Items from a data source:
■ ■ ■ ■
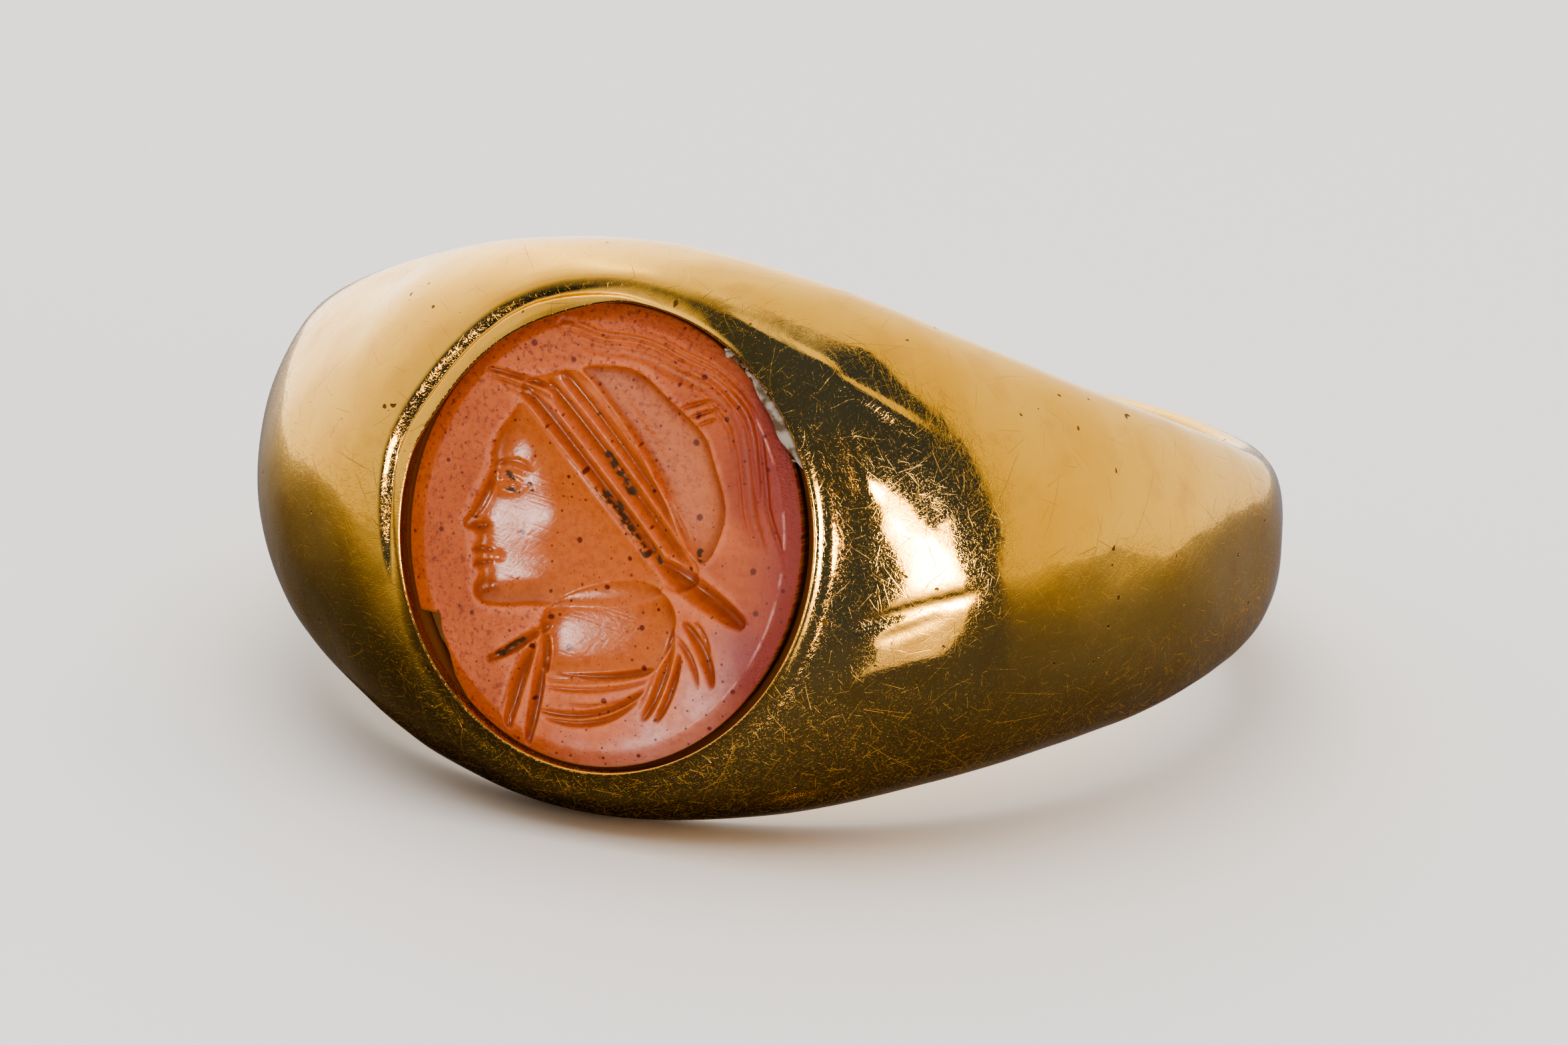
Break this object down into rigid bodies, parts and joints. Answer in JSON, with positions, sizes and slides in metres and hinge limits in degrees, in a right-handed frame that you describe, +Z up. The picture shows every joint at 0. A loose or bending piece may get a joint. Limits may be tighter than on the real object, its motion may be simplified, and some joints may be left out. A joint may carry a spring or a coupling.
{
  "type": "intaglio finger ring",
  "caption": "Wide-shouldered gold finger ring with a flat oval bezel, set with a carnelian engraved with a helmeted bust in profile.",
  "frame": {"origin": "on the surface that the ring lies on, under the middle of its bounding box", "axes": "+Z up, the bezel faces -Y and is turned up a little, +X across the finger"},
  "size_m": [0.0222, 0.0232, 0.0124],
  "materials": {
    "gold": "soft polished high-carat gold with fine hairline scratches and a few dark pits",
    "carnelian": "orange-red carnelian, satin on the face and polished inside the cuts",
    "bedding": "chalky white bedding"
  },
  "bodies": {
    "root": {"ring": "gold", "intaglio": "carnelian", "bedding": "bedding"}
  },
  "joints": []
}
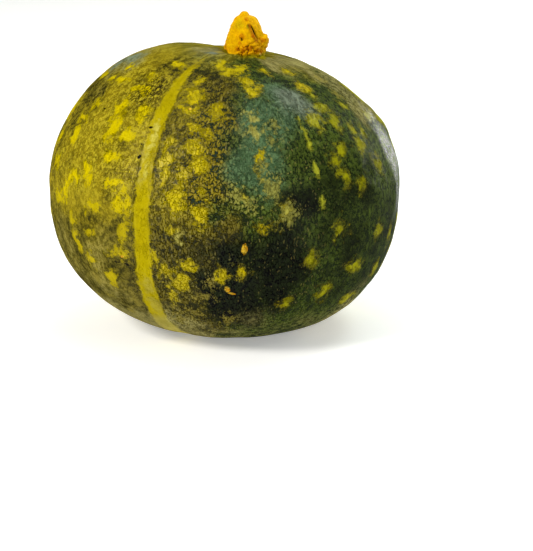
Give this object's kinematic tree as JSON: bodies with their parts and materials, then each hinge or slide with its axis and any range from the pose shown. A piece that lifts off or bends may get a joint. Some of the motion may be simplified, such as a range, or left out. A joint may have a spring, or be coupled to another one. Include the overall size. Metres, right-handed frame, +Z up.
■ ■ ■ ■
WHAT IS ASKED:
Say how many lines of the data include the string "joints". Nothing other than the number should be given.

ANSWER TO THE TASK:
2